避けられぬ賃上げを利上げが追い打ち…マイナス金利解除、地方の中小企業に「あきらめ型倒産」増える恐れ

住宅ローン金利などが表示された鹿児島銀行の電光ボード=19日、鹿児島市金生町

 日銀がマイナス金利解除を決めた19日、恩恵を受ける鹿児島県内の金融機関からは歓迎する声が上がった。現場では金利上昇局面に備えた研修も進む。日銀が解除の根拠とした賃上げが進んでいない中小企業サイドには、今後の人件費の上昇に加え、利上げによる負担増への懸念が根強い。

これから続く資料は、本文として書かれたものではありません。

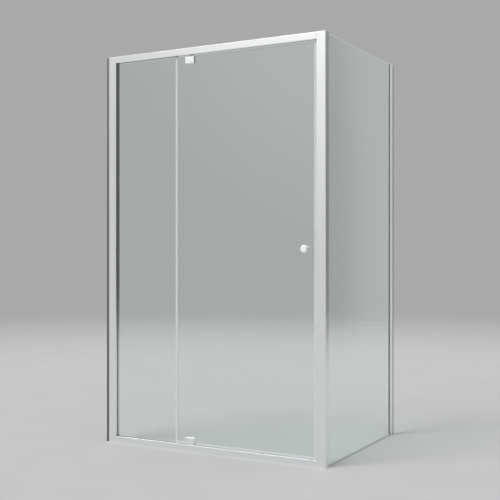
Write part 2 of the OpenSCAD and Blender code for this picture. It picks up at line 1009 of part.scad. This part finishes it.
// knob with its foot on the plane z = 0 and its face up
module knob() {
    head_z = knob_len - knob_head_len;
    difference() {
        rotate_extrude()
            difference() {
                union() {
                    polygon([[0, 0], [knob_foot_r, 0], [knob_foot_r, knob_foot_t],
                        [knob_neck_r, 2 * knob_foot_t], [knob_neck_r, head_z / 2],
                        [knob_r - knob_edge_r, head_z], [knob_r - knob_edge_r, knob_len],
                        [0, knob_len]]);
                    rect([0, head_z + knob_edge_r], [knob_r, knob_len - knob_edge_r]);
                    for (z = [head_z + knob_edge_r, knob_len - knob_edge_r])
                        translate([knob_r - knob_edge_r, z])
                            circle(knob_edge_r);
                }
                rect([-knob_r, -eps], [0, knob_len + eps]);
            }
        translate([0, 0, -eps])
            cylinder(h = stud_in + eps + slip, r = stud_r + hole_clear);
    }
}

// low button with its foot on the plane z = 0, on the inner end of the stud
module button() {
    rim = button_r - button_edge_r;
    top = button_len - button_edge_r;
    difference() {
        rotate_extrude() {
            rect([0, 0], [button_r, top]);
            rect([0, 0], [rim, button_len]);
            translate([rim, top])
                circle(button_edge_r);
        }
        translate([0, 0, -eps])
            cylinder(h = button_in + eps + slip, r = stud_r + hole_clear);
    }
}

module at_outer_knob() {
    translate([knob_x, glass_y0 - pad_t, knob_z])
        rotate([90, 0, 0])
            children();
}

module at_inner_button() {
    translate([knob_x, glass_y1 + pad_t, knob_z])
        rotate([-90, 0, 0])
            children();
}

module outer_knob() {
    color(bright)
        at_outer_knob()
            knob();
}

module inner_button() {
    color(bright)
        at_inner_button()
            button();
}

module knob_stud() {
    color(metal)
        at_outer_knob()
            translate([0, 0, -glass_t - 2 * pad_t - button_in])
                cylinder(h = glass_t + 2 * pad_t + stud_in + button_in, r = stud_r);
}

module ring(h, outer, inner) {
    difference() {
        cylinder(h = h, r = outer);
        translate([0, 0, -eps])
            cylinder(h = h + 2 * eps, r = inner);
    }
}

module knob_sleeve() {
    color(plastic)
        at_outer_knob()
            translate([0, 0, -glass_t - pad_t])
                ring(glass_t, glass_hole_r - hole_clear, stud_r + hole_clear);
}

module knob_washers() {
    color(plastic)
        for (z = [-pad_t, -glass_t - 2 * pad_t])
            at_outer_knob()
                translate([0, 0, z])
                    ring(pad_t, min(knob_foot_r, button_r), stud_r + hole_clear);
}

// strike: the door's closing edge and the post each carry a magnet in a plastic seal

// tube for a magnet, from x0 to x1 about the middle plane
module tube_2d(x0, x1) {
    difference() {
        rect([x0, mid_y - tube_w / 2], [x1, mid_y + tube_w / 2]);
        rect([x0 + tube_t, mid_y - magnet_w / 2], [x1 - tube_t, mid_y + magnet_w / 2]);
    }
}

module door_strike_seal() {
    tube_x0 = door_tube_x1 - tube_d;
    color(plastic)
        upright(door_z0, door_z1) {
            difference() {
                rect([door_x1 - seal_grip, glass_y0 - seal_t],
                    [tube_x0 + tube_t / 2, glass_y1 + seal_t]);
                rect([door_x1 - seal_grip - eps, glass_y0], [door_x1, glass_y1]);
            }
            tube_2d(tube_x0, door_tube_x1);
        }
}

module door_magnet() {
    x0 = door_tube_x1 - tube_t - magnet_t;
    color(dark)
        block([x0, mid_y - magnet_w / 2, door_z0],
            [x0 + magnet_t, mid_y + magnet_w / 2, door_z1]);
}

module post_strike_seal() {
    color(plastic)
        upright(rail_h, rail_z0) {
            tube_2d(post_tube_x0, post_x0);
            rect([post_x0 - tube_t, mid_y - tongue_w / 2], [post_x0 + tongue_d, mid_y + tongue_w / 2]);
            // stop behind the door, joined to the tube at the post
            rect([post_x0 - tube_t, mid_y], [post_x0, stop_y0 + seal_t]);
            rect([door_x1 - seal_grip / 2, stop_y0], [post_x0, stop_y0 + seal_t]);
        }
}

module post_magnet() {
    x0 = post_tube_x0 + tube_t;
    color(dark)
        block([x0, mid_y - magnet_w / 2, rail_h],
            [x0 + magnet_t, mid_y + magnet_w / 2, rail_z0]);
}

// seal on the bottom edge of the door, with a wiper over the sill
module door_bottom_seal() {
    base_z = door_z0 - seal_t;
    half = block_w / 2 + seal_air;
    color(plastic)
        for (x = [[door_x0 + seal_lap + seal_air, pivot_x - half],
                [pivot_x + half, door_x1 - seal_grip - slip]])
            lengthwise(x[0], x[1]) {
                difference() {
                    rect([glass_y0 - seal_t, base_z], [glass_y1 + seal_t, door_z0 + seal_grip]);
                    rect([glass_y0, door_z0], [glass_y1, door_z0 + seal_grip + eps]);
                }
                rect([mid_y - wiper_t / 2, rail_h + seal_air], [mid_y + wiper_t / 2, door_z0]);
            }
}

// return panel

module return_glass() {
    color(glass)
        side_pane([glass_x0, return_y0, floor_strip_t], [glass_x1, return_y1, return_top], arris);
}

module return_glass_gaskets() {
    grip = pocket_d - edge_gap + gasket_lip;
    x = (glass_x0 + glass_x1) / 2;
    color(dark)
        upright(floor_strip_t, return_top) {
            translate([x, return_y0])
                rotate(90)
                    gasket_2d(grip);
            translate([x, return_y1])
                rotate(-90)
                    gasket_2d(grip);
        }
}

module return_floor_strip() {
    lip = gasket_t / 2;
    color(plastic)
        depthwise(back_y + gasket_lip, rear_y0 - gasket_lip)
            difference() {
                rect([glass_x0 - lip, 0], [glass_x1 + lip, floor_strip_t + floor_strip_lip]);
                rect([glass_x0, floor_strip_t], [glass_x1, floor_strip_t + floor_strip_lip + eps]);
            }
}

left_wall_channel();
left_jamb();
left_jamb_cap();
top_rail();
sill();
corner_post();
post_side_cover();
post_cap();
rear_wall_channel();
rear_jamb();
rear_jamb_cap();
frame_screws();
channel_lock_screws();
fixed_glass();
fixed_glass_gaskets();
setting_blocks();
fixed_edge_seal();
rail_infills();
sill_infills();
top_pivot_bush();
bottom_pivot_bush();
post_strike_seal();
post_magnet();
return_glass();
return_glass_gaskets();
return_floor_strip();
door_glass();
top_pivot_body();
top_pivot_back_plate();
top_pivot_pads();
top_pivot_screws();
top_pivot_pin();
bottom_pivot_body();
bottom_pivot_back_plate();
bottom_pivot_pads();
bottom_pivot_screws();
bottom_pivot_pin();
outer_knob();
inner_button();
knob_stud();
knob_sleeve();
knob_washers();
door_strike_seal();
door_magnet();
door_bottom_seal();
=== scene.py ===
# Looks of the corner shower screen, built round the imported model. Metres, in the row frame.
import math

import bmesh
import bpy
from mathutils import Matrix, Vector


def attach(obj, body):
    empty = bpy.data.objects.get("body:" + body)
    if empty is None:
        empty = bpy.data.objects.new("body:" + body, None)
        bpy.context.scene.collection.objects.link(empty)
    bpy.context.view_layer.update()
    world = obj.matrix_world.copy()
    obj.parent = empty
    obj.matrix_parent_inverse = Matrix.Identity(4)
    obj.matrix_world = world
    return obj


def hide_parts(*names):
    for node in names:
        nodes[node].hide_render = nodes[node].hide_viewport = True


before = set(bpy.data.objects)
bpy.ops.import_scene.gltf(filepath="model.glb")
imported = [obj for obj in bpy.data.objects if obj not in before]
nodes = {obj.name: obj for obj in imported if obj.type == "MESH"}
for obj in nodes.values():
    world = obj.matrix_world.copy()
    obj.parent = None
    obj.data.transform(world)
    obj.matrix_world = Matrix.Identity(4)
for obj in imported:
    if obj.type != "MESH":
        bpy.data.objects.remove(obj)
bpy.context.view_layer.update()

MM = 0.001
X, Y, Z = 0, 1, 2
WHITE = (1.0, 1.0, 1.0)

# Camera: the photograph's viewing angle, level, from the front right of the post
CAMERA_AT = (2.2625, -4.1375, 0.973)
CAMERA_TURN = 28.8
CAMERA_LENS = 65.48
CAMERA_SENSOR = 36

# Two soft suns that shine towards the middle of the object, each as broad as this angle
MIDDLE = (0, 0, 0.9)
SUN_FROM, SUN_STRENGTH = (-1.5, -3.0, 3.7), 2.0
FILL_FROM, FILL_STRENGTH = (2.0, -1.5, 5.0), 0.3
SUN_ANGLE = 40

# Floor: its size, its tones, and how far from the middle it starts to fade out and is gone
FLOOR_RADIUS = 14
FLOOR_DARK, FLOOR_LIGHT = (0.54, 0.54, 0.537), (0.56, 0.56, 0.557)
FLOOR_FADE = (3.0, 10.0)

# World: the plain backdrop, and the light that it gives
BACKDROP, BACKDROP_TINT = 0.40, (0.992, 0.996, 1.0)
WORLD_LIGHT = 0.55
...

 マイナス金利政策は、融資と預金の金利差で稼ぐ金融機関の収益を圧迫してきた。鹿児島銀行の松山澄寛頭取は「金融政策正常化に向けた第一歩であり、タイムリーな判断」と歓迎する。解除によって預金利息、貸出金利とも上がる方向になる。同行は「政策や市況等さまざまなことを考慮し決定していく」。南日本銀行も「判断材料を集めながら、時期も含めて慎重に判断する」とした。

 前回の利上げは2007年。以降は利下げが続き、ゼロ金利を経てマイナス金利となり「金利のある世界」を経験していない行員も多い。各行庫では、営業店向けの勉強会を開いたり、客からの問い合わせを想定した研修をしたりし、備えを進めている。

 消費者にとっては、住宅ローンの変動金利が上がる可能性がある。ファイナンシャルプランナーの瀬尾由美子さん(鹿児島市)は「固定に借り換えるにしても固定金利の方が高く、支払総額が上がることもある。年齢、家族構成、ローンの残り期間などを踏まえて検討しなければならない」と指摘する。

 転換期を迎えた金融環境について「金利以外のさまざまな要因で円や株相場は決まっている。日銀の決定にバタバタせず、様子を見るのも一つ」とした。

 借入金利が上がり、負担増加が懸念されるのは民間企業。県中小企業団体中央会の小正芳史会長は「中小企業の賃上げも避けられず、利上げとダブルで経営にのしかかってくる」と今後を不安視する。

 東京経済鹿児島支社の担当者は「地方では中央ほど賃上げは進んでおらず、マイナス金利解除は都市部との格差を広げる。時期尚早の判断」とする。「利息負担が経営に重くのしかかり、あきらめ型の倒産が増えるのでは」と見通す。